▸ **Description of the task**
Retype everything from the line that contains "Reconstruct the object" down to the line that contains "const footFlatDepth = 0.1;", inclusive, without altering or adding anything.

▸ **Records supplied**
** begin **

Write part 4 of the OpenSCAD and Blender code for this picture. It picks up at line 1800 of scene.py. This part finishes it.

** end **
** begin **

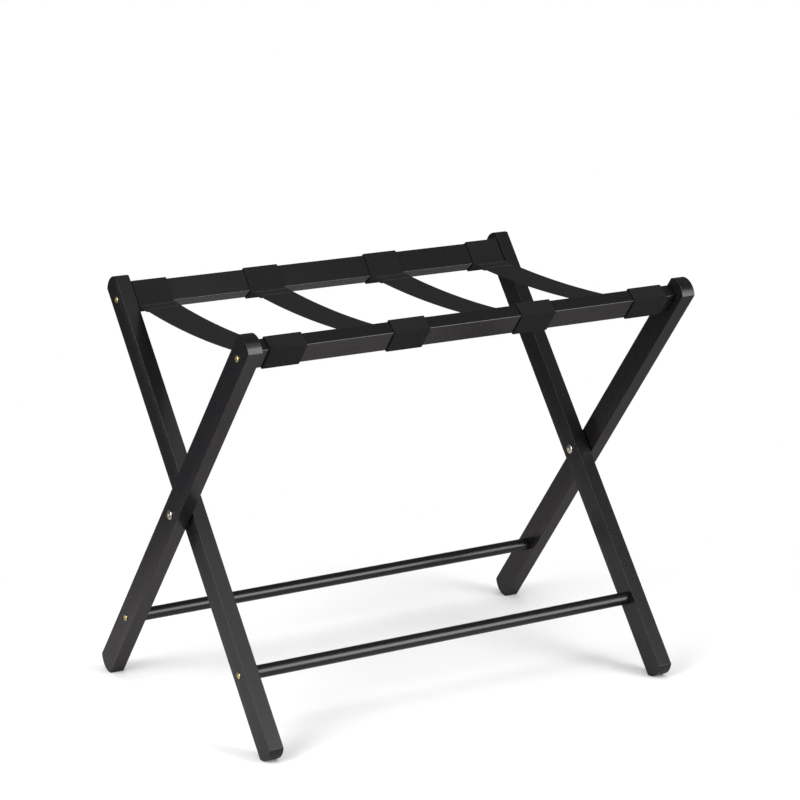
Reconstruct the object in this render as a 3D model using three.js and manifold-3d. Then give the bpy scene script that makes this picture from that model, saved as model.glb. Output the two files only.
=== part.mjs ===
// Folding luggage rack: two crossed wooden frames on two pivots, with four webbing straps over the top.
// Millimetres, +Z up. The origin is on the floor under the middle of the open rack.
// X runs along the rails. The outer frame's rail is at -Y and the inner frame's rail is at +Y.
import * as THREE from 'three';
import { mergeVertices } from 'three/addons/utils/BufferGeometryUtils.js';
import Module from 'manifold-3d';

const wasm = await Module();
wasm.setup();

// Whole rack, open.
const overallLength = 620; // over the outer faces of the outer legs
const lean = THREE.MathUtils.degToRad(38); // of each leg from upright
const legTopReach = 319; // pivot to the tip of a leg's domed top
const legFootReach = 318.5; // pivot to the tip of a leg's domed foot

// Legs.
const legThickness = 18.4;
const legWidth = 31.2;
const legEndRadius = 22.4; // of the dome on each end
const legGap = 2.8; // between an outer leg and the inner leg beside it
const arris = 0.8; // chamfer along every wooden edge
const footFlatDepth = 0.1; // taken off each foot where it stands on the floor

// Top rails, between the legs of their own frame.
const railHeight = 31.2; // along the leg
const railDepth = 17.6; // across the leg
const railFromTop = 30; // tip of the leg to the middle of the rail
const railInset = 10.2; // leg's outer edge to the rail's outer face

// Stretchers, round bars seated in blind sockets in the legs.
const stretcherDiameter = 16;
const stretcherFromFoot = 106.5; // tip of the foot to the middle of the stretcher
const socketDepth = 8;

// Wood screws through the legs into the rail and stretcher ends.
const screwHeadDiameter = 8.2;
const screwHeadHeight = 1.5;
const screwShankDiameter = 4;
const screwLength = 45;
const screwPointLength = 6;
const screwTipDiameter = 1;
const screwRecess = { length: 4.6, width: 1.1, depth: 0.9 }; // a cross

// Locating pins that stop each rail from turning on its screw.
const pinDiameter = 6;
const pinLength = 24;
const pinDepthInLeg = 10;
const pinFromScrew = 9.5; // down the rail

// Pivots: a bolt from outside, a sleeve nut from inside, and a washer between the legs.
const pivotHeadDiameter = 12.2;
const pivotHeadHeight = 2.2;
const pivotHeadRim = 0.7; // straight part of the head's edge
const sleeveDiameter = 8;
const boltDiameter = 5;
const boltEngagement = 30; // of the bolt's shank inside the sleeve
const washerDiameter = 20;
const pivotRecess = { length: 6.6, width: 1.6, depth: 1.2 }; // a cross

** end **

▸ **Output**
Reconstruct the object in this render as a 3D model using three.js and manifold-3d. Then give the bpy scene script that makes this picture from that model, saved as model.glb. Output the two files only.
=== part.mjs ===
// Folding luggage rack: two crossed wooden frames on two pivots, with four webbing straps over the top.
// Millimetres, +Z up. The origin is on the floor under the middle of the open rack.
// X runs along the rails. The outer frame's rail is at -Y and the inner frame's rail is at +Y.
import * as THREE from 'three';
import { mergeVertices } from 'three/addons/utils/BufferGeometryUtils.js';
import Module from 'manifold-3d';

const wasm = await Module();
wasm.setup();

// Whole rack, open.
const overallLength = 620; // over the outer faces of the outer legs
const lean = THREE.MathUtils.degToRad(38); // of each leg from upright
const legTopReach = 319; // pivot to the tip of a leg's domed top
const legFootReach = 318.5; // pivot to the tip of a leg's domed foot

// Legs.
const legThickness = 18.4;
const legWidth = 31.2;
const legEndRadius = 22.4; // of the dome on each end
const legGap = 2.8; // between an outer leg and the inner leg beside it
const arris = 0.8; // chamfer along every wooden edge
const footFlatDepth = 0.1; // taken off each foot where it stands on the floor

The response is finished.